毎報コンクールへの出場を決め、練習に励む公生。楽譜通り正確に演奏することも大切だが、自分なりのその曲解釈して表現することで、より深みのある音色になる。公生は、選択課題曲『バッハ平均律NO.15 Gメジャー ショパン エチュード OP.25-5』のイメージ作りに苦戦し、毎日夜遅くまで楽譜と向かい合っていた。かをりは、無責任に「ピアノを弾いて」とお願いしたことに申し訳なさを感じていた。公生は確かに苦しんでいたが、かをりと出会ってから、モノクロの鍵盤がカラフルに色付いて見えるほど毎日が充実していると感じていた。鍵盤がカラフルに見えるという表現は、ピアニストの公生ならでは言葉である。

「君のために弾こう」

毎報コンクール一次予選。序盤は正確に弾けていた公生だったが、徐々にピアノの音が聴こえなくなり、乱暴な速弾きになっていく。どうにもならない状況に演奏を中止しようとするが、かをりからの言葉や思い出が浮かび、「君のために弾こう」と曲を弾き直す。かをりへの一途な想いをのせたメロディーで、会場は優しく温かな空気に包まれる。機械のような演奏をしていた公生が、自分の音を奏でるきっかけとなった。

「僕を伴奏者に据える宮園かをりはもっと凄い」

藤和音楽コンクールのガラコンサートに招待された公生とかをり。2人は、クライスラー『愛の悲しみ』を選曲し、練習を重ねる。しかし、本番当日にかをりは姿を現さなかった。

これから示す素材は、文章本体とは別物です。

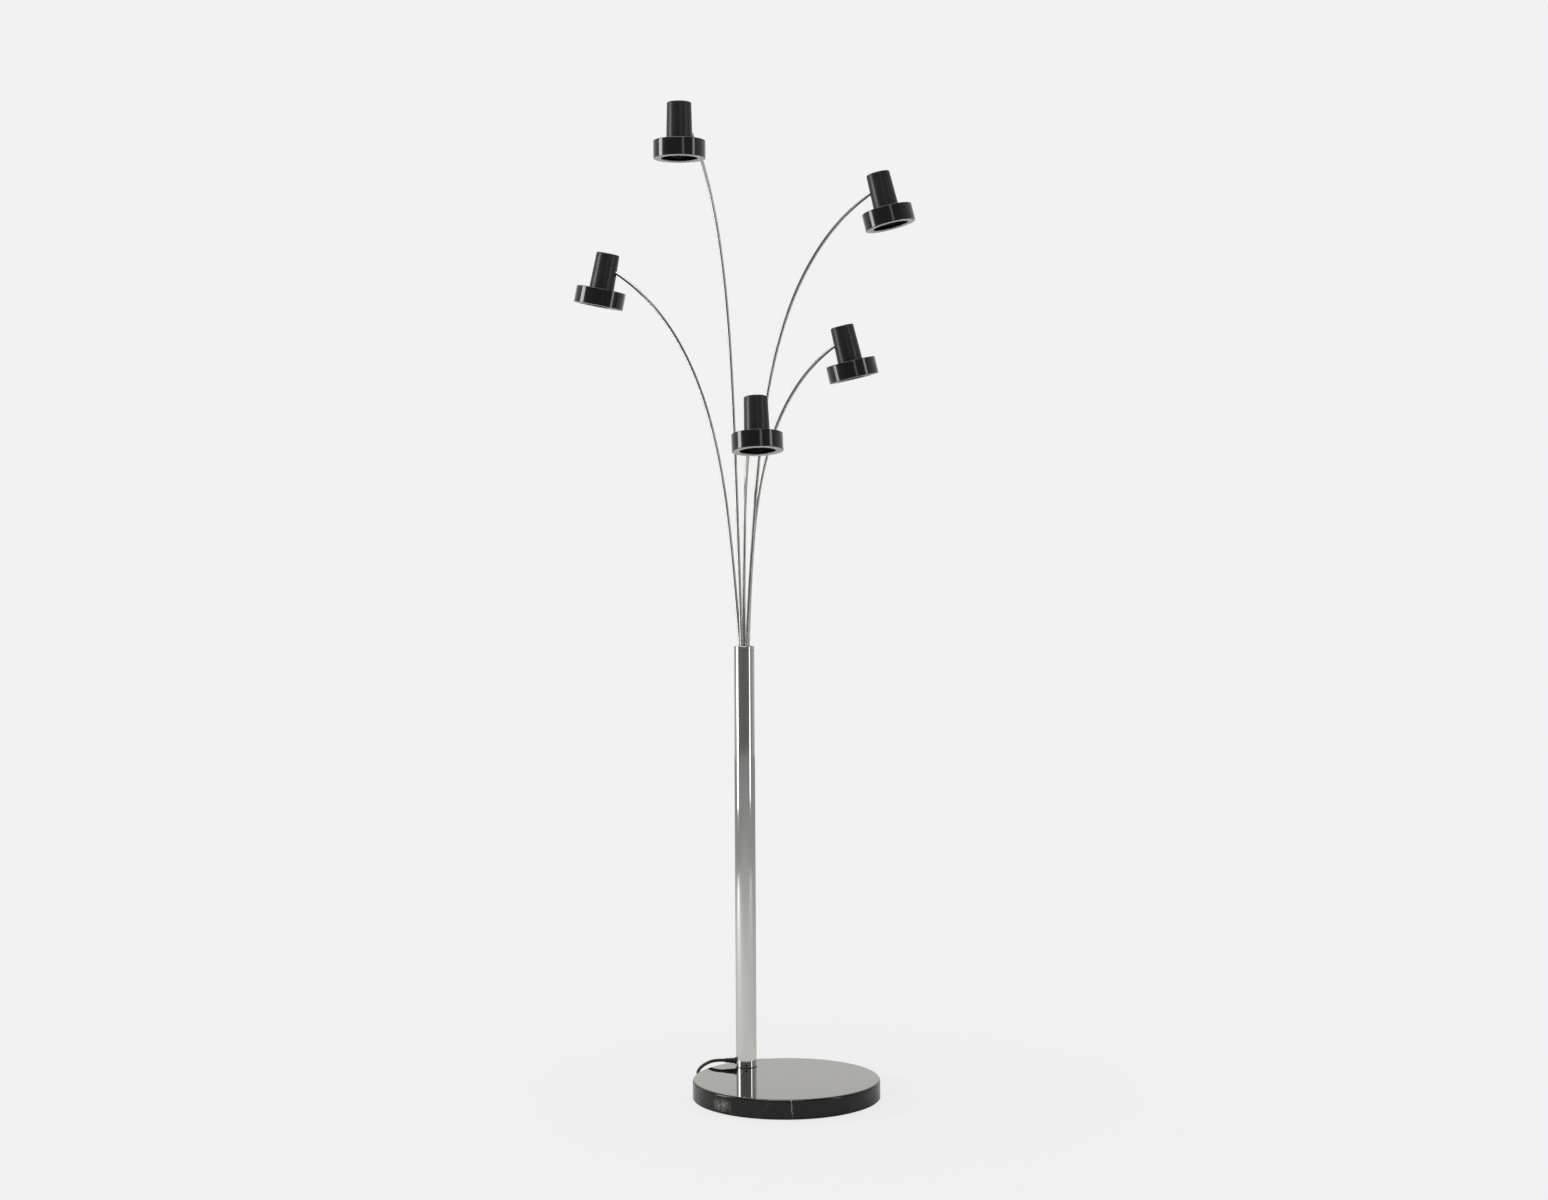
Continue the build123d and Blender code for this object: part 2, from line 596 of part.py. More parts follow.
cord_exit = POLE_DIAMETER / 2 + GLAND_FLANGE_THICKNESS + GLAND_BOOT_LENGTH
cord_radius = CORD_DIAMETER / 2
turn_step = CORD_DIAMETER + COIL_GAP
coil_total = 2 * COIL_TURNS + 0.5
coil_outer = COIL_MEAN_RADIUS + turn_step * coil_total / 4


def coil_state(turns):
    """Point and direction on the coil's centreline after so many clockwise turns.

    The spiral goes in and out again at one steady rate. The cord climbs a layer in the half turn round
    the middle, where the spiral reverses.
    """
    from_middle = turns - coil_total / 2
    radius = coil_outer - turn_step * (coil_total / 2 - abs(from_middle))
    rate = 0.0
    if abs(from_middle) > 1e-6:
        rate = turn_step * from_middle / abs(from_middle)
    climb = min(max((turns - COIL_TURNS) / 0.5, 0.0), 1.0)
    height = cord_radius + turn_step * climb * climb * (3 - 2 * climb)
    climb_rate = turn_step * 6 * climb * (1 - climb) / 0.5
    angle = radians(COIL_ENTRY_ANGLE) - 2 * pi * turns
    point = Vector(COIL_CENTRE[0] + radius * cos(angle), COIL_CENTRE[1] + radius * sin(angle), height)
    outward = Vector(cos(angle), sin(angle), 0)
    onward = Vector(sin(angle), -cos(angle), 0)
    direction = onward * (2 * pi * radius) + outward * rate + Vector(0, 0, climb_rate)
    return point, direction.normalized()


def biarc(start, start_direction, end, end_direction):
    """Two arcs that leave one point along its direction and reach the other along its own."""
    across = end - start
    both = start_direction + end_direction
    spread = 2 * (1 - start_direction.dot(end_direction))
    along = across.dot(both)
    if spread < 1e-9:
        reach = across.dot(across) / (2 * along)
    else:
        reach = (-along + sqrt(along * along + spread * across.dot(across))) / spread
    first_knee = start + start_direction * reach
    last_knee = end - end_direction * reach
    middle = (first_knee + last_knee) * 0.5
    middle_direction = (last_knee - first_knee).normalized()
    return [
        TangentArc(start, middle, tangent=start_direction),
        TangentArc(middle, end, tangent=middle_direction),
    ]


def coil_edges():
    """Straight in, spiral in, climb, spiral out, then the tail that comes down to the plug."""
    marks = [COIL_TURNS * index / COIL_LAYER_SPANS for index in range(COIL_LAYER_SPANS)]
    marks += [COIL_TURNS + 0.5 * index / COIL_CLIMB_SPANS for index in range(COIL_CLIMB_SPANS)]
    marks += [COIL_TURNS + 0.5 + COIL_TURNS * index / COIL_LAYER_SPANS for index in range(COIL_LAYER_SPANS + 1)]
    states = [coil_state(mark) for mark in marks]
    first_point, first_direction = states[0]
    edges = [Line(first_point - first_direction * CORD_DIAMETER, first_point)]
    for (start, start_direction), (end, end_direction) in zip(states, states[1:]):
        edges += biarc(start, start_direction, end, end_direction)
    last_point, last_direction = states[-1]
    plug_face, plug_direction = plug_state()
    tail_end = plug_face - plug_direction * CORD_DIAMETER
    edges += biarc(last_point, last_direction, tail_end, plug_direction)
    edges.append(Line(tail_end, plug_face))
    return edges


def plug_state():
    """Where the cord meets the plug, which lies flat on the floor beside the coil."""
    point, direction = coil_state(coil_total)
    level = Vector(direction.X, direction.Y, 0).normalized()
    face = point + level * TAIL_LENGTH
    return Vector(face.X, face.Y, PLUG_THICKNESS / 2), level


def coil_gap(path):
    """Least gap between the coil's surface and itself, measured between points along its line."""
    count = int(path.length / 2.5)
    points = [path @ (index / count) for index in range(count + 1)]
    apart = int(4 * CORD_DIAMETER / 2.5)
    least = min(
        (points[first] - points[second]).length
        for first in range(count + 1)
        for second in range(first + apart, count + 1)
    )
    return least - CORD_DIAMETER


def cord_tube(path):
    start_direction = path % 0
    return sweep(Plane(origin=path @ 0, z_dir=start_direction) * Circle(cord_radius), path=path)


def run_points():
    """The free stretch, from the gland's boot over the base's rear edge to the floor and the coil."""
    out = heading_vector(GLAND_HEADING)
    exit_point = Vector(0, POLE_SETBACK, cord_height) + out * cord_exit
    coil_start, coil_direction = coil_state(0.0)
    run_end = coil_start - coil_direction * CORD_DIAMETER
    floor = cord_radius
    return [
        exit_point,
        exit_point + out * CORD_FIRST_RUN,
        Vector(-51, 175.5, cord_height - 6),
        Vector(-55.5, 189, floor + 27.5),
        Vector(-53, 203, floor + 16.5),
        Vector(-43.5, 214.5, floor + 6),
        Vector(-28, 222, floor),
        Vector(-6.5, 226.5, floor),
        Vector(28, 222.5, floor),
        run_end - coil_direction * CORD_LAST_RUN,
        run_end,
    ]


def run_radii(points):
    """Each corner's arc is as large as its two runs allow."""
    radii = []
    for before, corner, after in zip(points, points[1:], points[2:]):
        arriving = corner - before
        leaving = after - corner
        turn = radians(arriving.get_angle(leaving))
        radii.append(0.45 * min(arriving.length, leaving.length) / tan(turn / 2))
    return radii


def mains_plug():
    """Flat two-pin plug that lies on the floor, its cord end towards the coil."""
    half = PLUG_WIDTH / 2
    tail = PLUG_TAPER_WIDTH / 2
    outline = Polyline(
        (0, -tail),
        (PLUG_LENGTH * 0.25, -tail),
        (PLUG_LENGTH * 0.6, -half),
        (PLUG_LENGTH, -half * 0.8),
        (PLUG_LENGTH, half * 0.8),
        (PLUG_LENGTH * 0.6, half),
        (PLUG_LENGTH * 0.25, tail),
        (0, tail),
        close=True,
    )
    body = extrude(make_face(outline), PLUG_THICKNESS / 2, both=True)
    body = fillet(body.edges().filter_by(Axis.Z), 2.5)
    body = fillet(body.faces().sort_by(Axis.Z)[-1].edges(), 2.0)
    body = fillet(body.faces().sort_by(Axis.Z)[0].edges(), 2.0)
    for side in (-1, 1):
        pin = radial_rod(PLUG_PIN_DIAMETER / 2, PLUG_LENGTH - 8, PLUG_LENGTH + PLUG_PIN_LENGTH)
        body += Pos(0, side * PLUG_PIN_SPACING / 2, 0) * pin
    point, direction = plug_state()
    return Plane(origin=point, x_dir=direction, z_dir=(0, 0, 1)).location * body


# ================================================================ build
write("marble_base", marble_base())
write("base_pad", base_felt())
write("tie_bolt", tie_bolt())
write("bolt_washer", bolt_washer())
write("pole_foot_gasket", pole_gasket())
write("pole_foot", foot_plug())
write("foot_set_screw", foot_screw())
write("pole_tube", pole_tube())
write("top_collar", top_collar())
write("arm_holder", arm_holder())
write("terminal_block", terminal_block())
write("cord_gland", cord_gland())

route = run_points()
radii = run_radii(route)
cord_line = FilletPolyline(*route, radius=radii)
run_tube = write("mains_cord_run", cord_tube(cord_line))
coil_line = Wire(coil_edges())
coil_tube = write("mains_cord_coil", cord_tube(coil_line))
write("mains_plug", mains_plug())
cord_section = pi * cord_radius**2
print("cord radii", [round(radius, 1) for radius in radii])
print("cord runs", [round((b - a).length, 1) for a, b in zip(route, route[1:])])
print("cord run length", round(cord_line.length, 1), "coil and tail", round(coil_line.length, 1))
print("volume over section times length", round(run_tube.volume / (cord_section * cord_line.length), 4))
print("the same for the coil", round(coil_tube.volume / (cord_section * coil_line.length), 4))
print("least gap of the coil to itself", round(coil_gap(coil_line), 2))

HEAD_PARTS = {
    "tube": head_tube(),
    "ring": head_ring(),
    "face": ring_face(),
    "bulb": bulb(),
    "lampholder": lampholder(),
    "bracket": head_bracket(),
    "pin": tilt_pin(),
}
for letter, arm in ARMS.items():
    layout = arm_layout(arm)
    write(f"stem_{letter}", stem(layout))
    write(f"knuckle_{letter}", knuckle(layout))
    place = head_place(arm, layout)
    for piece, shape in HEAD_PARTS.items():
        write(f"head_{piece}_{letter}", place * shape)
    pivot = layout["place"] * Pos(layout["pin"])
    foot = layout["place"].position
    print("arm", letter, "swivel at", round(foot.X, 3), round(foot.Y, 3), "tilt at", pivot.position)
    print("   stem slope into the head", round(90 - degrees(layout["lean"]) - arm["head_lean"], 2))
print(len(written), "parts")
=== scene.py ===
# %% [markdown]
# # A tree floor lamp, dressed
# The lamp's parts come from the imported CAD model. This lesson puts a camera, a floor, light and
# finishes round them, and models the pieces that need more than their CAD solid gives: the mains
# cord, its strain relief, the chromed stems and the reflector bulbs.
#
# Everything is in metres. The origin is on the floor under the middle of the base, and the pole
# stands behind it on +Y.

import json
import math

import bmesh
import bpy
from mathutils import Matrix, Vector

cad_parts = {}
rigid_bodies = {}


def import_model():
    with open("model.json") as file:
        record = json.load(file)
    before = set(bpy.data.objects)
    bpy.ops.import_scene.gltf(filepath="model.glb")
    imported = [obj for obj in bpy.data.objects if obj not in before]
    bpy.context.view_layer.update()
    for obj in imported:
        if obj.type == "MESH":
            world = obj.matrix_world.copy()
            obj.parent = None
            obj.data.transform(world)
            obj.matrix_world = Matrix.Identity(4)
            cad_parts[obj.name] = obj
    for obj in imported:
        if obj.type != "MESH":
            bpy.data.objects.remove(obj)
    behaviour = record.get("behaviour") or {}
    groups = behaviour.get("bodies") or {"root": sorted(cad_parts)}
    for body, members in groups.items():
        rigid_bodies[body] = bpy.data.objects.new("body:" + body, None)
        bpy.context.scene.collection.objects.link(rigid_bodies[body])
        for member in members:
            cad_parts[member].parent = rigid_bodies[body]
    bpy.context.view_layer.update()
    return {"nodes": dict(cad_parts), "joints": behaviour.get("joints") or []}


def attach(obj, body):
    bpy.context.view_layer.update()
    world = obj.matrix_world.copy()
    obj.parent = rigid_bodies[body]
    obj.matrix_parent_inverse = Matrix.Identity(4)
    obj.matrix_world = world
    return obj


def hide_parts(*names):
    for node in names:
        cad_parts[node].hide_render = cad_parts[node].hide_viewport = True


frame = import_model()
MM = 0.001
LETTERS = ("a", "b", "c", "d", "e")

# %% [markdown]
# ## Camera
# The lamp was photographed from about 4.3 m away with the lens a little under 1 m above the floor,
# pointing level. The verticals in the picture stay upright, so the view is framed with lens shift
# instead of a tilt. The whole picture leans by a third of a degree, which the roll repeats.

# %% Camera
CAMERA_PLACE = Vector((-2.537, -3.338, 0.9845))
CAMERA_HEADING = math.radians(-37.0)
CAMERA_ROLL = 0.0055
SENSOR_WIDTH = 36.0
LENS = 54.07
LENS_SHIFT = -0.031

camera_data = bpy.data.cameras.new("camera")
camera_data.lens = LENS
camera_data.sensor_width = SENSOR_WIDTH
camera_data.shift_y = LENS_SHIFT
camera = bpy.data.objects.new("camera", camera_data)
camera.location = CAMERA_PLACE
camera.rotation_euler = (math.radians(90.0), CAMERA_ROLL, CAMERA_HEADING)
bpy.context.collection.objects.link(camera)
bpy.context.scene.camera = camera
print("camera at", tuple(CAMERA_PLACE), "lens", LENS)

# %% [markdown]
# ## Mains cord
# A round flexible lead leaves the foot of the pole through a tapered strain relief, passes over the
# rear edge of the stone and lies on the floor. The length that the picture doesn't show is wound in
# a flat coil behind the base, two layers deep, with the plug beside it.
#
# A lead could be a mesh tube, but a spline with a round bevel stays editable by its points. One
# open spline carries the whole lead. Its control points are the same route that the solid model
# follows, and the coil's turns are worked out with a loop: the spiral goes in, climbs a layer in
# half a turn and comes out again. A smooth spline of order 3 cuts inside its points a little, so
# the coil's points stand further out by the same share.

# %% The coil of the cord
CORD_DIAMETER = 6.0 * MM
FLOOR_HEIGHT = CORD_DIAMETER / 2
COIL_CENTRE = Vector((104.0 * MM, 199.0 * MM, 0))
COIL_MEAN_RADIUS = 36.0 * MM
COIL_LAYER_TURNS = 3.375
COIL_CLIMB_TURNS = 0.5
COIL_TOTAL = 2 * COIL_LAYER_TURNS + COIL_CLIMB_TURNS
COIL_STEP = CORD_DIAMETER + 0.6 * MM
COIL_OUTER = COIL_MEAN_RADIUS + COIL_STEP * COIL_TOTAL / 4
COIL_ENTRY = math.radians(110.0)
COIL_POINTS_PER_TURN = 16
SMALL_TURN = 0.001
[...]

時間になってもやってこないかをりのことを、他の演奏家が侮辱する。腹を立てた公正は、1人で舞台に立つことを決意する。自分が腕のあるピアニストであることを聴衆に見せ、その自分を伴奏者に据えるかをりはもっと凄いのだと証明するためだった。普段は保守的な公生が、自分の衝動に委ねて行動することは非常に珍しいことだ。

「僕は幸せだよ」

公生は一人で藤和音楽コンクールのガラコンサートに挑む。曲はかをりと弾くはずだった『愛の悲しみ』のピアノ編曲版。弾き始めは、自身の高等なテクニックを見せつける様な耳障りな演奏をする。だが、途中で母との思い出を頼りにピアノを奏でると、音がカラフルに色めきだした。公生の音色は、聴衆の胸に優しく響く。演奏中、母が音楽を教えてくれたから出会えた感動や人、想いがあることに気づかされる。「僕は幸せだよ」と公生は心の中で母に語りかける。公生の母である有馬早希(ありま さき)は、生前、自分がいなくなっても公生が幸せになれるかどうかを懸念していた。その答えを、公生が音にこめた感動的なシーンである。

「いてもいなくても一緒なら、一緒にいるよ。側にいるよ」

椿が悩み落ち込んでいる時、公生はドビュッシーの『月の光』を優しい音色で慰める。しかし、ピアノを奏でるだけで何も言わない公生に、椿は「いてもいなくても一緒じゃん」と泣いて怒る。すると公生は、「いてもいなくても一緒なら、一緒にいるよ。側にいるよ」と微笑む。椿はずっと気が付かなかった公生への恋心をようやく自覚し、ずっと側にいたいと願うのであった。